Traveler’s Diarrhea is an engaging, wryly humorous chronicle of travel to out-of-the-ordinary places.
Forget the off-putting cover and the even more off-putting promise of humor “guaranteed to cause abdominal cramps, nausea” and far worse. Beneath these dire warnings, Andrew Bombeck’s Traveler’s Diarrhea is one of the most entertaining travel memoirs to come along in years.
The author launched his first around-the-world voyage at the age of ten, pretending for an entire summer that his backyard was the ocean, with an old cot as his vessel. The travel bug blossomed. Throughout the 1980s, when the author was in his late twenties, he traveled almost continuously, returning home just long enough to recover from various tropical ailments or remind himself how ill-suited he was to a stay-put lifestyle.
Traveler’s Diarrhea is based on journals he kept, chronicling his adventures in mostly off-the-grid destinations, including two stints as a teacher with the Peace Corps—one in Samoa and a second in Liberia—and visits to Morocco, India, and remote hiking trails high in the Andes.
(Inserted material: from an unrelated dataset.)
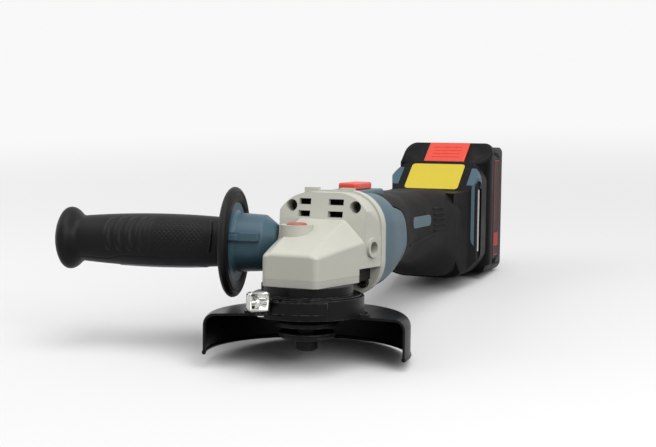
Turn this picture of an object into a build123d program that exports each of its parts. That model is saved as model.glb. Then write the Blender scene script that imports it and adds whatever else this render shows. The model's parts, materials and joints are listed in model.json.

The author proclaims at the outset that he is not a “real writer,” reserving that term for his late mother, humorist Erma Bombeck, and his screenwriter brother. The next two hundred pages prove this disclaimer wrong. His writing is unfailingly real—full of self-deprecating wit, wry observations, and sharply observed details. Its sentences can seem a bit frenetic, jumping back and forth in time and making unexpected segues, but it all works. The narrative has a knack for delivering just the kind of tidbits that make a place come alive, like the fact that, in Tonga in 1981, the favored hairstyle for men was a large, perfectly shaped Afro that, paired with American t-shirts and khakis, made them resemble Linc from The Mod Squad.
The focus is almost always on people, experiences, and misadventures—like the time Bombeck took his class on a nature hike to a waterfall and the students spontaneously decided to strip off their clothes and go swimming. Personal anecdotes and descriptions of the people he meets keep the pace brisk and the landscape fresh.
There seems to be no activity too taxing, too troublesome, or too risky to undertake. Rebels who cut electricity to the hotel in Lima by blowing up the grid do not alter plans to hike through their territory to Machu Picchu; a brawl on a crowded bus in India is described with bemused gusto rather than annoyance at the delay. Though the author today is considerably older than he was at the time of these travels, his youthful enthusiasm and openheartedness shine through on every page.
Over two hundred snapshots taken in the course of Bombeck’s travels are reproduced in color, often showing the author with a big grin, literally open-armed to the entire world. Aside from giving the book a personal feel and likability, the pictures also conjure a bit of nostalgia, showing a slightly orange-tinted world where hair was longer, tech was lower, and roads were less traveled.
Traveler’s Diarrhea is an engaging, wryly humorous chronicle of travel to out-of-the-ordinary places by someone who, rather than just pass through, went to embrace, absorb, and bring back a bit of the greater world’s spirit.